Theme Parks and Obstacle Courses – A Novel



“The two businesses are stand-alone,” said Wally, lighting his third Marlboro as he once more propped himself against the bar of The Re:Public. “You’d be doing the door here at the ‘Pub Fridays and Saturdays from nine until three. We’ve only got a license until three am at the moment, but we’ve got an application in to extend to five. Some of the local residents are opposing it, but it shouldn’t be a problem.”

“People living nearby?” Pat asked.

“Dick heads,” Johnny put in. “They move into the area and then complain they can’t turn it on and off like a… Christmas tree.” The oddness of the metaphor sat on the bar between Pat and Wally. Wally wiggled his eyebrows.

“How many security have you got already?” Pat asked.

“Johnny’s doing Saturday, and we’ve got a girl on Friday.”

“So you don’t have any security.”

“Thanks, mate,” said Johnny.

“No offence Johnny, but you couldn’t fight off a cold.” Wally laughed as he exhaled a choppy gust of smoke through his nose.

“The way we see it, you shouldn’t have to do any fighting,” he said.

“Shouldn’t’ and ‘don’t’ are a long way apart, in my experience,” said Pat.

“We haven’t had any trouble yet.”

“The longer you go without it, the closer you get to it.” Johnny folded his arms and leaned against the bar, conspicuously silent. Wally took another drag.

“Friday night’s pretty loungy. We have a ‘no suits’ policy,” Johnny put in. “They start drinking at five, they’re messy by nine. And it’s the wrong crowd, anyway.”

“Saturday night’s rock and roll night.,” said Wally. “It’s a lot easier.”

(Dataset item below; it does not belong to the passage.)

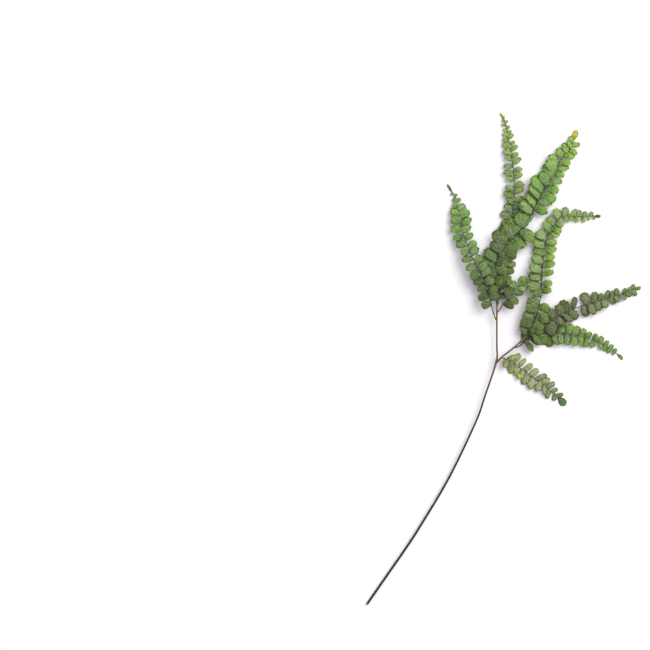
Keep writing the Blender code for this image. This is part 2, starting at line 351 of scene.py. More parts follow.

“We’ve got DJs during the week as well. We’re trying out a soul night on Thursday and a Hip-Hop night on Sunday. Dominic from PBS comes in and pretty much plays what he wants on Wednesday night. Tuesday night’s whatever’s on the stereo.”

“What’s Monday?”


“I haven’t dealt with the police in the CBD before,” Pat said. “Do you mind if I ask what you’ll pay me?”

“Twenty-five dollars an hour? And if you want more hours, you could probably get behind the bar, or maybe a few shifts in the backpackers.”

“Twenty five an hour is good money,” Pat said. Wally changed his cigarette from right hand to left and stuck out his hand. Pat shook it.

“Where’s your stuff?” he asked.

“That’s it,” he said, indicating the gladstone bag with a foot in its general direction. Wally pushed the key with its tag across the bar. “Take that fuckin’ thing off,” he said, tapping the plastic tag, “and it’s all yours. Just chuck it behind the desk next door.”

“The sun’s out,” Johnny said. “That’s Melbourne for ya.” Small, pallid spills of light tumbled in through the barred windows that sat at street level. The light dissolved in the grainy darkness before it could make it to the floor.

Pat turned to leave and noted that both Johnny and Wally were silent, most probably because they were about to start talking about him. He felt the gentle pressure of their eyes on his back as he walked out the door.


The room was small and blank. Pat put his bag on the floor and sat on the bed. The mattress felt okay. Sheets and blankets, rather than a doona. Blankets spoke to him of hostels, hospitals and shelters. He grimaced and lay down. Double bed, which meant he’d have to sleep diagonally.

The roof was freshly painted with a cheap acrylic and Pat could read the cracks and flaws in the underlying coat. Still lying on his back, he switched on the light with his booted toe and noted the tinge of telephone-book yellow which leered through the cream-white like a ghost.

He sat up, opened the bag and took out a bottle of water and a bread roll he’d saved from his meal on the plane. He ate the roll and washed it down with a few swallows of water. Then he took his pills. He noted how practice had made it easy; when they were first prescribed at the hospital, it felt like trying to swallow a surfboard.

That done, he took out his few books and stacked them beside the bed. He took his toothpaste and soap out, and it dawned on him that he didn’t have his own bathroom. Which meant he also had to buy a towel, as well as a new pair of running shoes.

Pat walked down the stairs and went back into the bar. Wally was still there, now talking on his mobile. He spun the mouthpiece past his chin and raised his eyebrows in question.

“Where’s the local internet?” asked Pat.

“Use the one in the office,” said Wally, gesturing in the direction of the near-end of the bar.

The office door was open. Pat found a laptop dozing on a desk covered with papers and crap. A few ring binders lay about, their covers sagging, as if suffering from the exhaustion of working in administration for Wally and Johnny. He sat on the arm of the shaggy orange armchair, the only chair in the room, and prodded the mouse.

Porn. Pat closed the window, double-clicked the internet search engine and began surfing.